▸ Stored items from a collection:

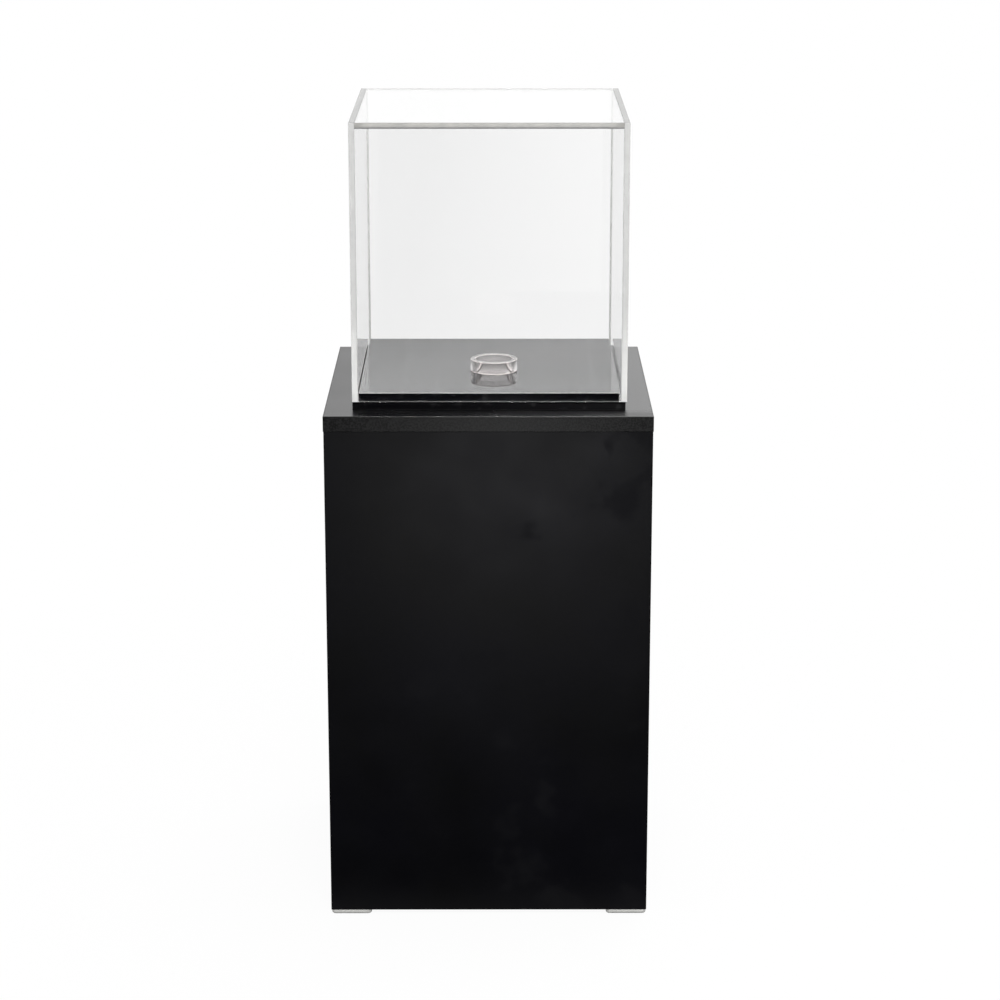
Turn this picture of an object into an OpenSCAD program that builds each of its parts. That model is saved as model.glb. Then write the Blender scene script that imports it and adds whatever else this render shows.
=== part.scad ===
// Pedestal display case. A square pedestal of laminated board stands on four moulded glides.
// A two-step gloss base is screwed to its cap, a five-sided clear cover stands on the lower step,
// and a loose clear ring on the upper step holds a ball.
// Millimetres, +Z up. The origin is on the floor, under the centre of the pedestal.

/* [Pedestal] */
// Width and depth of the square cap, over its edge bands
cap_w = 356; // [330:1:420]
// Thickness of the cap board
cap_t = 17; // [14:0.5:25]
// How far the cap stands past the body on every side
cap_overhang = 0.5; // [0:0.5:10]
// Height of the body panels, from the glides to the cap
body_h = 555; // [400:0.5:800]
// Thickness of the body panels and the bottom panel
panel_t = 16; // [14:0.5:20]
// Thickness of the edge bands
band_t = 1; // [0.4:0.1:2]

/* [Battens and cleats] */
// Width and depth of the corner battens, and of the cleats under the cap
batten_w = 18; // [15:1:24]
// Rows of screws up each corner batten
batten_rows = 3; // [2:1:5]
// Distance of the end rows from the bottom panel and from the cap
row_end = 60; // [45:5:120]
// How much higher the rows into the side panels lie than those into the front and back
row_step = 20; // [12:1:30]
// Distance between the two screws that hold each cleat to its panel
cleat_screw_gap = 220; // [180:5:240]
// Distance between the two screws that go up through each cleat into the cap
cap_screw_gap = 160; // [80:5:165]

/* [Glides] */
// Width and depth of each glide
glide_w = 45; // [34:1:50]
// How far the glides stand in from the body's faces
glide_inset = 0.5; // [0.5:0.5:4]
// Height of each glide
glide_h = 5.5; // [5:0.5:10]
// Radius of the glide's corners, seen from above
glide_corner = 4.5; // [4.5:0.5:12]
// Radius of the glide's lower edge
glide_edge = 3; // [0.5:0.1:4]
// Depth of the screw head inside the glide
glide_sink = 1; // [0.5:0.1:1.5]

/* [Display base] */
// How far the base, and all that stands on it, lies to the right of the cap's centre
base_x = 0.7; // [-2:0.1:2]
// Thickness of the lower, base plate
base_t = 9; // [8:0.5:15]
// Thickness of the upper, display plate
plate_t = 9; // [4:0.5:15]
// How far the cover's walls stand past the base plate
cover_proud = 1; // [-4:0.5:4]
// Gap between the display plate and the cover's left wall
gap_left = 0.8; // [0.3:0.1:4]
// Gap between the display plate and the cover's right wall
gap_right = 2.2; // [0.3:0.1:4]
// Gap between the display plate and the cover's front and back walls
gap_depth = 1.5; // [0.3:0.1:4]
// Distance between neighbouring screws that hold the base plate to the cap
base_screw_gap = 210; // [100:5:240]

/* [Cover] */
// Outside width and depth of the square cover
cover_w = 298; // [280:1:325]
// Outside height of the cover
cover_h = 302.5; // [150:0.5:400]
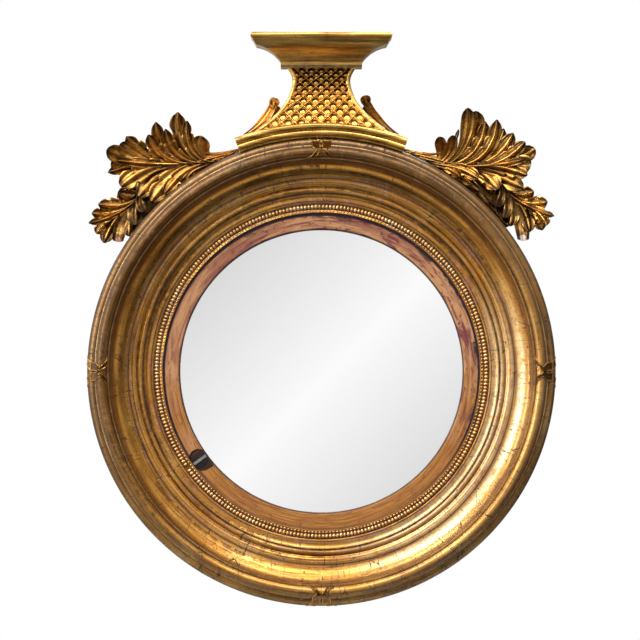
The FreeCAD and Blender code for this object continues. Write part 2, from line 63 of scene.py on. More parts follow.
class Strand:  # one socket, so that shader maths reads as a sum
    def __init__(self, finish, socket):
        self.finish = finish
        self.socket = socket

    def math(self, operation, *others):
        return self.finish.node("ShaderNodeMath", {"operation": operation}, dict(enumerate((self,) + others)))

    def __add__(self, other): return self.math("ADD", other)
    def __sub__(self, other): return self.math("SUBTRACT", other)
    def __mul__(self, other): return self.math("MULTIPLY", other)
    def __truediv__(self, other): return self.math("DIVIDE", other)
    def __neg__(self): return self.math("MULTIPLY", -1.0)
    def __abs__(self): return self.math("ABSOLUTE")
    def __rsub__(self, other): return -self + other
    def __rtruediv__(self, other): return self.math("POWER", -1.0) * other
    __radd__ = __add__
    __rmul__ = __mul__

    def atLeast(self, other): return self.math("MAXIMUM", other)
    def atMost(self, other): return self.math("MINIMUM", other)

    def between(self, low, high):  # 0 under low, 1 over high
        settings = {"interpolation_type": "SMOOTHSTEP", "clamp": True}
        return self.finish.node("ShaderNodeMapRange", settings, {0: self, 1: low, 2: high})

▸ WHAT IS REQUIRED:
Say how many lines in the records contain the string "that", and say nothing else.

▸ EXERCISE RESPONSE:
6